Find each line holding "scene" and copy it out.

• _Extracted material_
################

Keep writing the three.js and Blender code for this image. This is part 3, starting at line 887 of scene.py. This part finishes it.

################

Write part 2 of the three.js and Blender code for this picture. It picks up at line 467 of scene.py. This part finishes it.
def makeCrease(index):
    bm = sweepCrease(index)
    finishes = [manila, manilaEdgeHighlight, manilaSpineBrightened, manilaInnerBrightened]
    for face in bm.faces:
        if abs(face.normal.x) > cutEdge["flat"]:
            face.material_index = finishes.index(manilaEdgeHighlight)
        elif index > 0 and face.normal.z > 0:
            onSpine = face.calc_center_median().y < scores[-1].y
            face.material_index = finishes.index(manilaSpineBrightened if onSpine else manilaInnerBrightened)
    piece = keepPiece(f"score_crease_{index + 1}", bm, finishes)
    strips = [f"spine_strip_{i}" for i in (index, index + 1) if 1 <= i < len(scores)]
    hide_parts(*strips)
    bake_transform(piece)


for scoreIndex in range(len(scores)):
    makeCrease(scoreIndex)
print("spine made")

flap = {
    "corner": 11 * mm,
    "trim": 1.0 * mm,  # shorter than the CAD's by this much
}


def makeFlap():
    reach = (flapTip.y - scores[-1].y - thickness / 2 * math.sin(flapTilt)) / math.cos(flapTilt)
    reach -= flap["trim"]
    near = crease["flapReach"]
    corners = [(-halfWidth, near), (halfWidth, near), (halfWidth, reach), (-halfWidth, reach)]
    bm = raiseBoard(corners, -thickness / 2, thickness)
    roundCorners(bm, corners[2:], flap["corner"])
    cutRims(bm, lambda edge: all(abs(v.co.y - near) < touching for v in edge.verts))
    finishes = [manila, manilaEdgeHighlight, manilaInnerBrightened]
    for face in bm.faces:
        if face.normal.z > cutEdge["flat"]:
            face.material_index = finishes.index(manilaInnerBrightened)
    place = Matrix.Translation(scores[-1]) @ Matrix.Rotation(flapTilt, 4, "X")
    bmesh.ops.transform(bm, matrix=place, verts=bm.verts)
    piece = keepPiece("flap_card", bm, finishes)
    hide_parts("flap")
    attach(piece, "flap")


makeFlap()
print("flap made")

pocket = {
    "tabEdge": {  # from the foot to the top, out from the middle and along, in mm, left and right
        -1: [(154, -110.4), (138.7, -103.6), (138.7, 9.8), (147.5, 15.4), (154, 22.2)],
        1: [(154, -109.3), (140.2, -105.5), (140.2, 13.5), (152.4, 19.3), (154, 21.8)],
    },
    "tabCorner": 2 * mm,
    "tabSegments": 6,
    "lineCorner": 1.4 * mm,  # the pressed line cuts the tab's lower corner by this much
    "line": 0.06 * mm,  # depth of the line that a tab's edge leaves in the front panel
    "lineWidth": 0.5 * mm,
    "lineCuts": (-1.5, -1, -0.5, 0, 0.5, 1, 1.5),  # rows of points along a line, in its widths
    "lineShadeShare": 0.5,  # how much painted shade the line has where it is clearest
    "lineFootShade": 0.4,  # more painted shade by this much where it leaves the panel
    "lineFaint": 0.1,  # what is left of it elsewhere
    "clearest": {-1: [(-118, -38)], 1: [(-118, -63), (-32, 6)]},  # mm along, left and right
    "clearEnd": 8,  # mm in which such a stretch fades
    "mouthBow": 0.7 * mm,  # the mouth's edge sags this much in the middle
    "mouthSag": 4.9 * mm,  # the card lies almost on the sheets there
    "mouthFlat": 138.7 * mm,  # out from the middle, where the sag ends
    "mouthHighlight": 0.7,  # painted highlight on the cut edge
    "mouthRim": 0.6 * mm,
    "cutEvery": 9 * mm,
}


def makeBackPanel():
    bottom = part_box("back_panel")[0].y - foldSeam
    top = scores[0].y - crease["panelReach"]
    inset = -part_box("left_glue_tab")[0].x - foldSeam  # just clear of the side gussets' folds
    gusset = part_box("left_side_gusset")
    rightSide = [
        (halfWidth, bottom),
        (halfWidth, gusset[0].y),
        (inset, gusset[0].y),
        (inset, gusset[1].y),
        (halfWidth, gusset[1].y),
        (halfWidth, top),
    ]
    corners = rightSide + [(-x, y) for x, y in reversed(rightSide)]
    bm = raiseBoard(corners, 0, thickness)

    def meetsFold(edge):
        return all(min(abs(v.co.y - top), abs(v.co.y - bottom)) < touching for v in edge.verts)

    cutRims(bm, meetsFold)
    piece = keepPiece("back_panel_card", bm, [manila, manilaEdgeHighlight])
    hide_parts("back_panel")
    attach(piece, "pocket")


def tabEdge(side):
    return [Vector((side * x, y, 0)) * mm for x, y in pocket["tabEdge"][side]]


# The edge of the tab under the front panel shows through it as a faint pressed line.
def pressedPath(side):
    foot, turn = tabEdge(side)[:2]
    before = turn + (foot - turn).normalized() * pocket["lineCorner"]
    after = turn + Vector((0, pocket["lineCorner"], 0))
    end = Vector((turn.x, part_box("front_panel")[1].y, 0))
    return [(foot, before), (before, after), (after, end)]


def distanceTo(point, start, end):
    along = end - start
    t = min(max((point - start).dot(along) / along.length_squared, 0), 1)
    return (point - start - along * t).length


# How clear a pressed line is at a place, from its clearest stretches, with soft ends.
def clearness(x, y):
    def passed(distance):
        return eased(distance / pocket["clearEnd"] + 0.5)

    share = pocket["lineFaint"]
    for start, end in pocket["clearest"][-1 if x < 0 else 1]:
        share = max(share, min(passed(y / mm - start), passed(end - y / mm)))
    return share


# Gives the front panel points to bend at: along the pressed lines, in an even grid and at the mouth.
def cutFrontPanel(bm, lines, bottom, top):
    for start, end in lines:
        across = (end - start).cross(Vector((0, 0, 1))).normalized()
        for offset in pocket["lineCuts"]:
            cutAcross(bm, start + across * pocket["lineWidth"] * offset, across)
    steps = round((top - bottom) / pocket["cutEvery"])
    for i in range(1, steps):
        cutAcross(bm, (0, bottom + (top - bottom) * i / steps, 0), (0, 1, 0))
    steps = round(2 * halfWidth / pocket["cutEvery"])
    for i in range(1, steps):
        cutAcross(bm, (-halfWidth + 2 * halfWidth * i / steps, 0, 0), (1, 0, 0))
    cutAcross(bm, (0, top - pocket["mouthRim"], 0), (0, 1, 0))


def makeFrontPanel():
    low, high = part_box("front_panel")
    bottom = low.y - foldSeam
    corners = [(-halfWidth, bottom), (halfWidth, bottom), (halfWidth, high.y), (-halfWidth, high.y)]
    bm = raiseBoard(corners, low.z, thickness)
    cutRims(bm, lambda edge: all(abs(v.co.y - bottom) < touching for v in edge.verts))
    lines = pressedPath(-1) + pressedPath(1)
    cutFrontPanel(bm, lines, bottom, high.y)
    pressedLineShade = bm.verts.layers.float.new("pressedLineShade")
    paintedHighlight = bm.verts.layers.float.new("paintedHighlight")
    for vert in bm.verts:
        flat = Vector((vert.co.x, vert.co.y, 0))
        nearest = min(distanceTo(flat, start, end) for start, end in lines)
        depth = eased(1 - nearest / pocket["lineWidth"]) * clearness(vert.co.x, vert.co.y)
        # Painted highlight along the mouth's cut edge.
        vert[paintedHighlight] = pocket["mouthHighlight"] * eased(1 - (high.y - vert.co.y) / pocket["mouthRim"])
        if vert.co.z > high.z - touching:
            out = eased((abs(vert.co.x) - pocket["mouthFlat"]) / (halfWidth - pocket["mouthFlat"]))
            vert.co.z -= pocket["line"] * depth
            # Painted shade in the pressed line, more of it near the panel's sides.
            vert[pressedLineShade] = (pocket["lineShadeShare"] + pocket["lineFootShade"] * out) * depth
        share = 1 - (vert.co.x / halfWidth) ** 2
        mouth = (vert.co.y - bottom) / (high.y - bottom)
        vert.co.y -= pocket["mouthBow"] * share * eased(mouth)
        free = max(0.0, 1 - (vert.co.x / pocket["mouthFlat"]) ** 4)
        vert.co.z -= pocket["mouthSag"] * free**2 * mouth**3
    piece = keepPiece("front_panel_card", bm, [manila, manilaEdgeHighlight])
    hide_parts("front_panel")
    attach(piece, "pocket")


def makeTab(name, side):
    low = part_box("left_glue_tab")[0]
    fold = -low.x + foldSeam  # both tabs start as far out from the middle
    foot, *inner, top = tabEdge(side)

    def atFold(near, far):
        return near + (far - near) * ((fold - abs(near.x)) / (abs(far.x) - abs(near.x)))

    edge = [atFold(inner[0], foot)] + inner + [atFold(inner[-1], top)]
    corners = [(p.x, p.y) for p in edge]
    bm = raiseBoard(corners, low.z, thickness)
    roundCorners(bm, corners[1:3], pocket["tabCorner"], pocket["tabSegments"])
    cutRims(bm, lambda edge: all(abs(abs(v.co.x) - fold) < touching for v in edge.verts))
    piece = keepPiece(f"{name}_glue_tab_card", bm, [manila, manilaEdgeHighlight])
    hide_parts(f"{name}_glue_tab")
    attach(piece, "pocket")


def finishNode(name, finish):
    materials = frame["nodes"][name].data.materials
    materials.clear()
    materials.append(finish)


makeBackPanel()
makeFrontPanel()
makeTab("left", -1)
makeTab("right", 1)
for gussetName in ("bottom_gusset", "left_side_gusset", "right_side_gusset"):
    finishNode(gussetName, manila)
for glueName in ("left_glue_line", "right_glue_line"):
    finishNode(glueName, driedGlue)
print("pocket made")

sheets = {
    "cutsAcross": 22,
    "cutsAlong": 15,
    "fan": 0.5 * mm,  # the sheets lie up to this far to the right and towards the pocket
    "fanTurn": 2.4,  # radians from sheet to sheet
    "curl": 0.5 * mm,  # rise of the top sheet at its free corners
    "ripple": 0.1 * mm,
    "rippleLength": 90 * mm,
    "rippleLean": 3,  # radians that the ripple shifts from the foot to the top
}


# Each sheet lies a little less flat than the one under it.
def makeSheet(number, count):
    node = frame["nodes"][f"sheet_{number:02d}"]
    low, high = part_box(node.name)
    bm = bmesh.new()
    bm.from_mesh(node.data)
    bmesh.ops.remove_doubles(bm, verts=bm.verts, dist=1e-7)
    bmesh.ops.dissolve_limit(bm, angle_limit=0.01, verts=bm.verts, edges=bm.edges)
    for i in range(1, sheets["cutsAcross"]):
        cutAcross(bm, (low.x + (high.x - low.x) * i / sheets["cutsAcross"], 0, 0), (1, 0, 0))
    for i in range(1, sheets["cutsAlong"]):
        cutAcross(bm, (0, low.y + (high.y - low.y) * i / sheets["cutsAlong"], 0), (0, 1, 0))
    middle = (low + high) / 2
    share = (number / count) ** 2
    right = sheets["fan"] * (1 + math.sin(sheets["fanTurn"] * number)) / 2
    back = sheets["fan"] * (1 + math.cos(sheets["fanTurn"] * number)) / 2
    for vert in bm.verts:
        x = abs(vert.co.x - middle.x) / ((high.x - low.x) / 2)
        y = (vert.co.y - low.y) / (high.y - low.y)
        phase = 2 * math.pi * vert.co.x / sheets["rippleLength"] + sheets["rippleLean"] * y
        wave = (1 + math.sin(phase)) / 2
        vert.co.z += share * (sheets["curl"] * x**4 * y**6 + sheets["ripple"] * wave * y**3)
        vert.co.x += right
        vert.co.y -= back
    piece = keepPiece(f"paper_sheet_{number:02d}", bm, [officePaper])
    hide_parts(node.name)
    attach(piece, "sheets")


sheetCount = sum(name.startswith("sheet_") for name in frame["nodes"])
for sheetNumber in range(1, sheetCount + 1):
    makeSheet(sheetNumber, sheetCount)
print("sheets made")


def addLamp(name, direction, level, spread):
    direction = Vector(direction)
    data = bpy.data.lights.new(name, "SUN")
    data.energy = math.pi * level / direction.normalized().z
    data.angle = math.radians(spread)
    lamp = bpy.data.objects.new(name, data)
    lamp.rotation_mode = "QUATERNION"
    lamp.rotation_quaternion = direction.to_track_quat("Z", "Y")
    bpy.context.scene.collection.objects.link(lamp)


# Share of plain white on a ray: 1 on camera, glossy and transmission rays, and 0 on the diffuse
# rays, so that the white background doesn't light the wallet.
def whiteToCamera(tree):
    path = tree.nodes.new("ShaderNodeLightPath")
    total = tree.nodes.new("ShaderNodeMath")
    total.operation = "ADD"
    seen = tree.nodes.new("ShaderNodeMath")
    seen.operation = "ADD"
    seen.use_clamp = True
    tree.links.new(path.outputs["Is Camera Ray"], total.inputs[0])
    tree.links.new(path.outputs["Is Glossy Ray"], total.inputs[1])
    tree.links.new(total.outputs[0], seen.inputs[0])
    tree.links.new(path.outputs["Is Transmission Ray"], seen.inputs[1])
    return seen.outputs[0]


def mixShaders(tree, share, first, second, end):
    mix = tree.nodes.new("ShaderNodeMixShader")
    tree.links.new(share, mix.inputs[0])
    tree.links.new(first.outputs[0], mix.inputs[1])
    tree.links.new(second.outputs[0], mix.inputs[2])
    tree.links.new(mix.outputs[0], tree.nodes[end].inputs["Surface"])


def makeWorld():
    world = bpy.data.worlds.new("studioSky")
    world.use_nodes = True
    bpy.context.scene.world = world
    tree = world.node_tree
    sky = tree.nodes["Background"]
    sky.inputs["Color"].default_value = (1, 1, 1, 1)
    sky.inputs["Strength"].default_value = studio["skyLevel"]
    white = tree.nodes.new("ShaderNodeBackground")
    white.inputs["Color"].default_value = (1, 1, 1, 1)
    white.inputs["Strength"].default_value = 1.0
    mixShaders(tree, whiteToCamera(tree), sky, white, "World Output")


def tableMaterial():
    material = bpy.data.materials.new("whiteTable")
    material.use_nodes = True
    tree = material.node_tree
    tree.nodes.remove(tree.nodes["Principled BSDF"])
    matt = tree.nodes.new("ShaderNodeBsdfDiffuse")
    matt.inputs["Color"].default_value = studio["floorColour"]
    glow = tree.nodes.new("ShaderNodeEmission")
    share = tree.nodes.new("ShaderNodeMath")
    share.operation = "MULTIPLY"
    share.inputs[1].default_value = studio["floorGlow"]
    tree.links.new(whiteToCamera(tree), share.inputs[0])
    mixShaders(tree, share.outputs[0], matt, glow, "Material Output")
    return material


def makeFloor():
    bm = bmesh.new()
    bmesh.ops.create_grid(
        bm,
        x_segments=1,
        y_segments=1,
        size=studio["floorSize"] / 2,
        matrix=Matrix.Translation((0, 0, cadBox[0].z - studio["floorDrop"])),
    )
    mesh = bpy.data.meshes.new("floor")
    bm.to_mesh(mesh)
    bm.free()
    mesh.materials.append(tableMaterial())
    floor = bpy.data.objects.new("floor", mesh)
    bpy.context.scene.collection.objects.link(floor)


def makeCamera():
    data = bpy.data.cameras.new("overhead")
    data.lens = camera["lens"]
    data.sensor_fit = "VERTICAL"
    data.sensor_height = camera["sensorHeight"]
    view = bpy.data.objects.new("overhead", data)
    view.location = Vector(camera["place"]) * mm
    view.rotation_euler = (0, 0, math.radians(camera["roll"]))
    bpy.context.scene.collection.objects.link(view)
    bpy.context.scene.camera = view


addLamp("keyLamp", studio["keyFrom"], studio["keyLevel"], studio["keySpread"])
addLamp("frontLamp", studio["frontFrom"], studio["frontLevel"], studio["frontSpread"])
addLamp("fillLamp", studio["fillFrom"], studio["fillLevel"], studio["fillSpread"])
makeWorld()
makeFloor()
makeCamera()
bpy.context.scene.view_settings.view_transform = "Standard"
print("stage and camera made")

################

• _Solution to this problem_
Keep writing the three.js and Blender code for this image. This is part 3, starting at line 887 of scene.py. This part finishes it.
Write part 2 of the three.js and Blender code for this picture. It picks up at line 467 of scene.py. This part finishes it.
    bpy.context.scene.collection.objects.link(lamp)
    bpy.context.scene.world = world
    bpy.context.scene.collection.objects.link(floor)
    bpy.context.scene.collection.objects.link(view)
    bpy.context.scene.camera = view
bpy.context.scene.view_settings.view_transform = "Standard"